Florence Easter: the Easter Triduum in Florentine artworks
Florence Easter artworks, or: a trip through the iconology of the Easter – related topics in Florence and in its huge Renaissance (and not only Renaissance) heritage.
A tradition that, in Florence, has been the conceptual background for paintings, sculptures and architecture.
The last days of Christ on earth are a pillar of the Christian theology and their events, from Christ Washing the Feet of his disciples and the Last Supper to the Crucifixion, the Deposition and Resurrection, are iconographic topos that have been confronted by the artist of the Medieval and Renaissance Florence and the ones whose artworks are in Florence museums.

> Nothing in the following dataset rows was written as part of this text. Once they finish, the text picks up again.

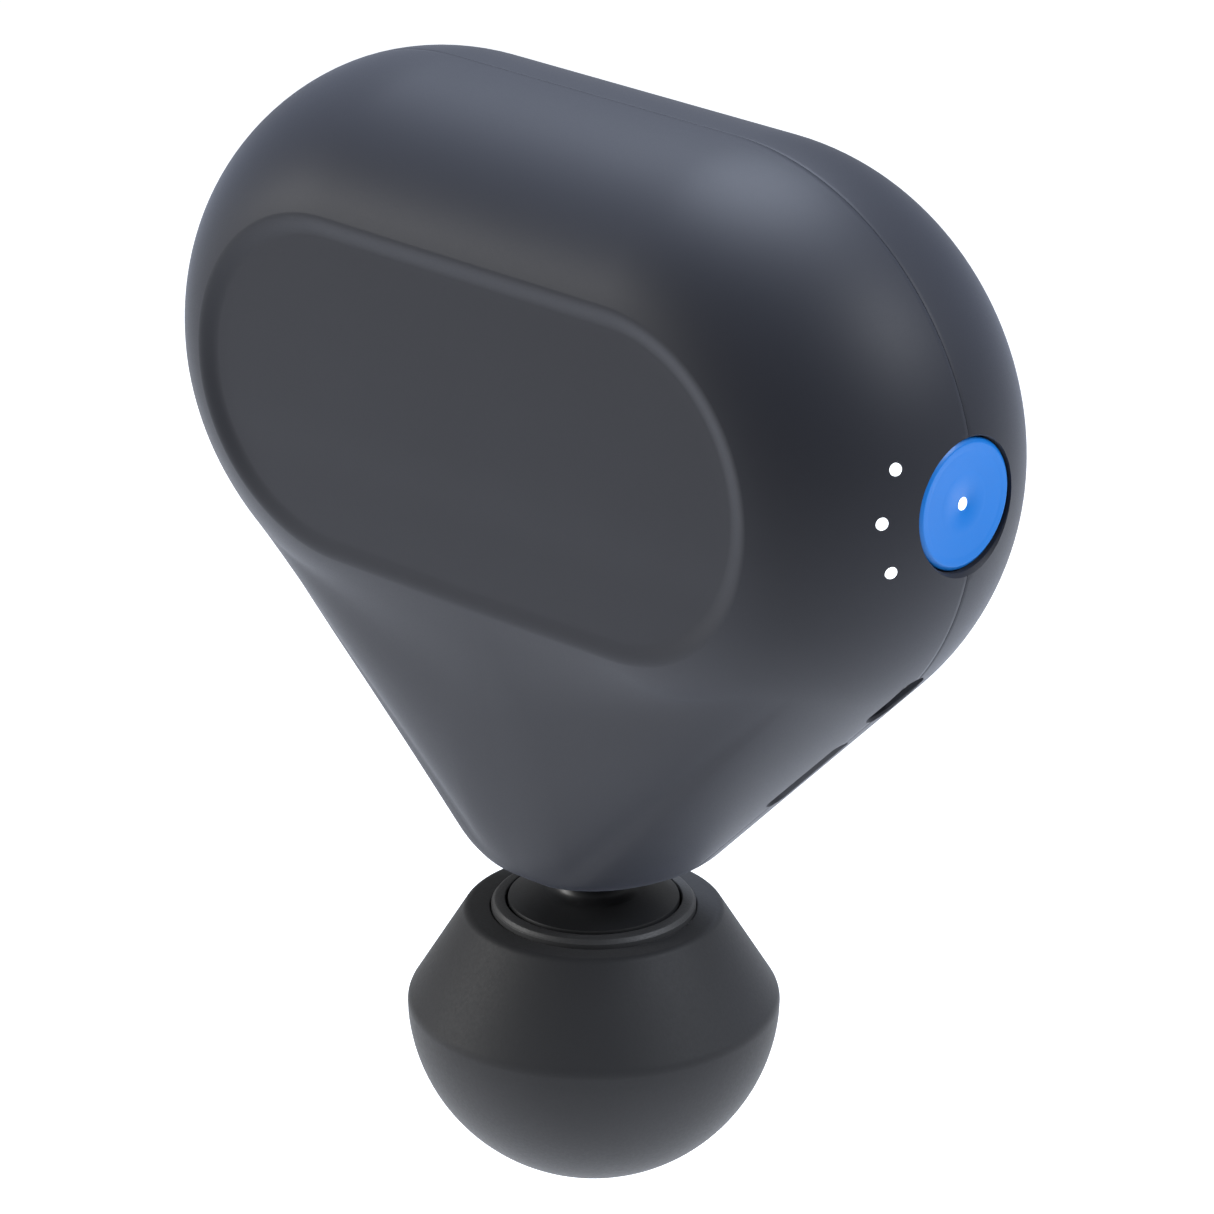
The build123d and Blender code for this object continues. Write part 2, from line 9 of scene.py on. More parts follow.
import bmesh
import bpy
import numpy as np
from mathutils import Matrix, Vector
from mathutils.bvhtree import BVHTree


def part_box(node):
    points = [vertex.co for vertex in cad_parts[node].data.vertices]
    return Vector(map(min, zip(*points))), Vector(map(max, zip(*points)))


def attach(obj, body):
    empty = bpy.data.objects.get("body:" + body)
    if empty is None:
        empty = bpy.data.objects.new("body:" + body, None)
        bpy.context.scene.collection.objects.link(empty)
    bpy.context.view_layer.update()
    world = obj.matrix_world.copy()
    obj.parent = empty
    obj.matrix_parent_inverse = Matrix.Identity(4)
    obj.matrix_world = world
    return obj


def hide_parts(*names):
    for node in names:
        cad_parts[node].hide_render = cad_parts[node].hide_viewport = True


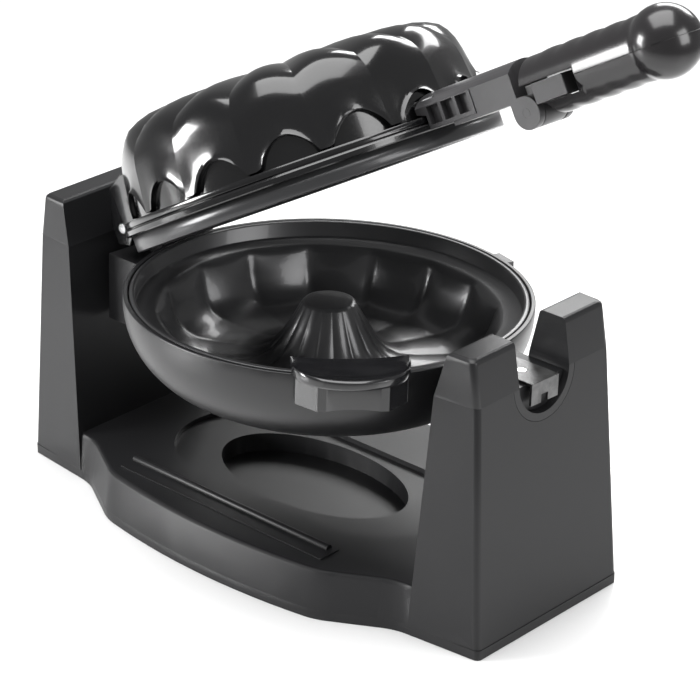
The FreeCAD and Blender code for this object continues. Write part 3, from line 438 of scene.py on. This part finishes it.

Florence Easter artworks: The Last Supper (no, not that one)
Among the Easter – related iconography, the Last Supper is one of the most famous and the pour excellence one is the Leonardo’s fresco in Milan. Nevertheless, you can find some beautiful Ultima Cena in Florence too.
Ghirlandaio (1448 – 1494) painted three different Last Supper frescoes in the Florence area: in the refectory of the Convent of the Ognissanti (All Saints) – 1480; in the Badia di Passignano (Passignano Abbey, Tavarnelle Val di Pesa, 31km / 19mi from Florence) – 1476; the one (recently restored) in the already mentioned San Marco convent – 1486.
Florence Easter artworks: Compianto… and Pietà
The Uffizi gallery is packed to the rafters with masterpieces. Many of them are incredibly popular and famous. Some of them are less know, but just incredibly beautiful. An example? The Compianto sul Cristo morto / Lamentation over the Dead Christ by Giovanni Bellini (1430 – 1516, Venetian Renaissance painter). The chiaroscuro of this unfinished painting has an incredibly modern approach to the theme.
Florence Easter artworks: Pietà (no, not that one)
While the one in Rome is Michelangelo’s most famous Pietà (Deposition), in Florence, at the Cathedral’s Museum, you can find the Bandini Pietà / Lamentation over the Dead Christ (1547-1555).
Even if unfinished, the sculpture has a poignant graveness and apparently the Nicodemus face is a Michelangelo self-portrait.